Originally posted by waynos
...which is, I believe, also one of the great claims about the F-22 also.

I think in the case of the F-22 it is thought that it can also use the ALR-94 in combination with other receivers embedded in the aircraft to passively designate its own targets, and launch missiles that way. However this scenario requires that the threat aircraft be radiating relatively significant level of electromagnetic energy.

[edit on 18-6-2009 by WestPoint23]

posted on Jun, 18 2009 @ 08:51 PM
Well it's true the US hasnt sent F-22s to Afghanistan or Iraq, meaning either that they ARE insufficient, or they dont want to waste them there (too expensive?), or they're saving them for something bigger?
But having seen then I'd say it one of the latter two.

Stu I think you are overhyping the Typhoon, I mean its top notch as well but also undertested against 'advanced' nations. But I think F-22 - Typhoon is a pretty even match. Along with MiG-35 or whatever their latest is.

Oh also the US did offer F-22s up for sale, to Israel, despite a law banning their export, but they declined because they're so damn expensive!

posted on Jun, 19 2009 @ 03:53 AM
reply to post by C0bzz

was an error (which was corrected) about the flankers.
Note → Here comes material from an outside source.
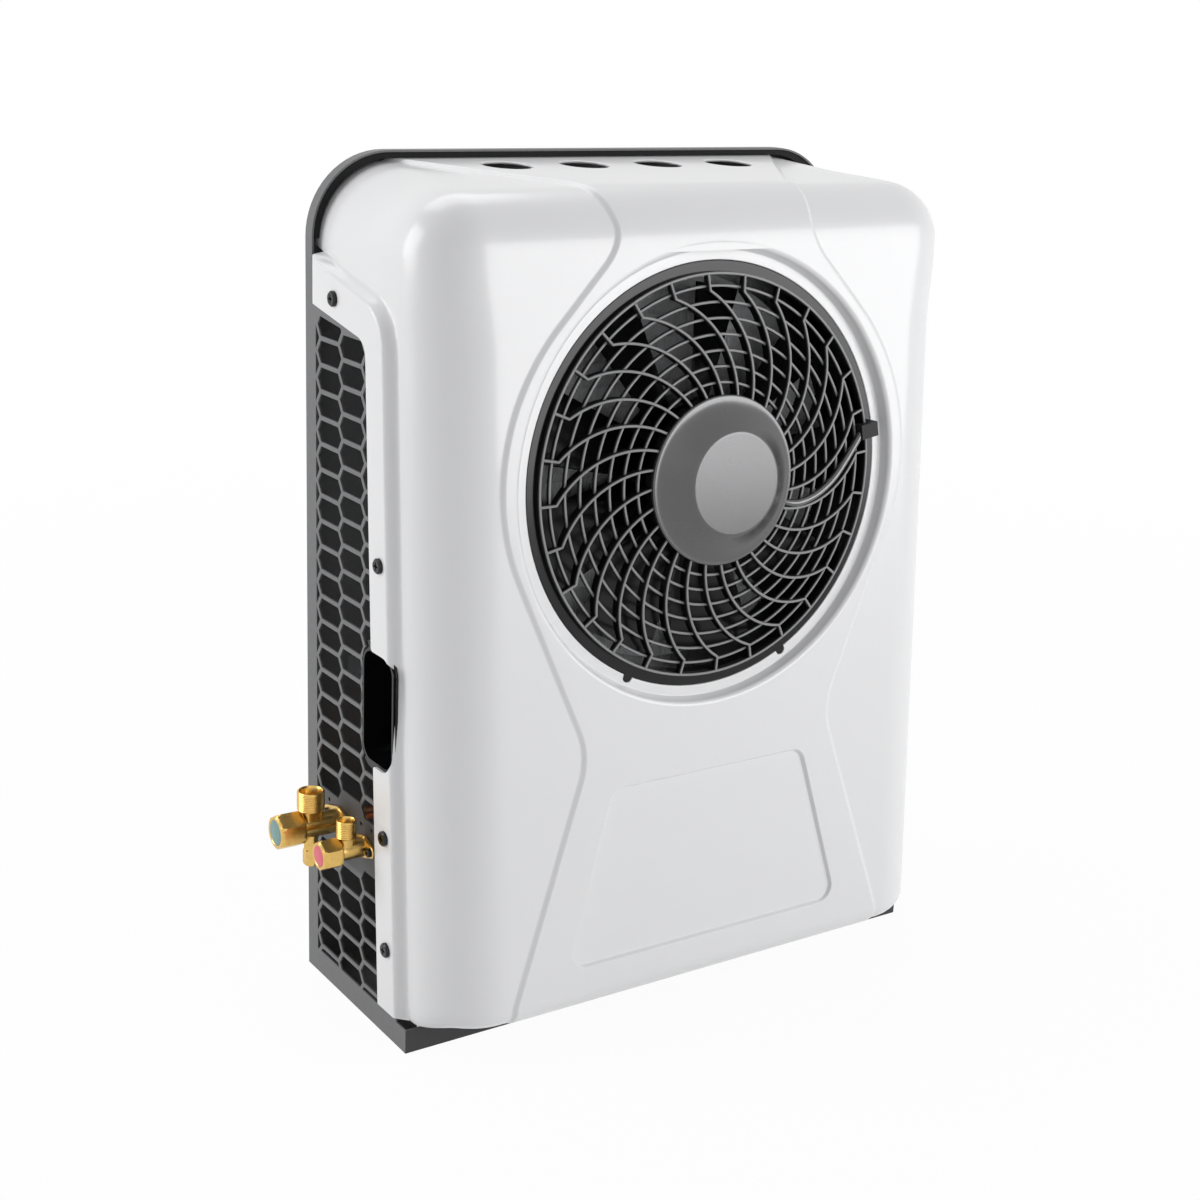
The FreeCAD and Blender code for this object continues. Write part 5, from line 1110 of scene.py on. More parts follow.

posted on Jun, 30 2009 @ 03:54 AM

posted on Jul, 5 2009 @ 12:33 AM
I don't really understand the logicality in having the plane at a international airshow in the first place. Why would you want to display one of the most advanced weapons of warfare known to man, in the midst of a potential global conflict? Not only should these aircraft be ready for war, they should also not be paraded around like a restored muscle car. It is completely unreasonable to think these planes should be displayed (internationally) for the world to see!

There are plenty of things the F22 is capable of that that the general population doesn't know about. I am sure the planes full capabilities are kept a secret. There are hundreds of millions of dollars that go into these planes and that's the reason they shouldn't be in a international airshow flaunting their visible goods. These planes are expected to uphold national security, not international airshows.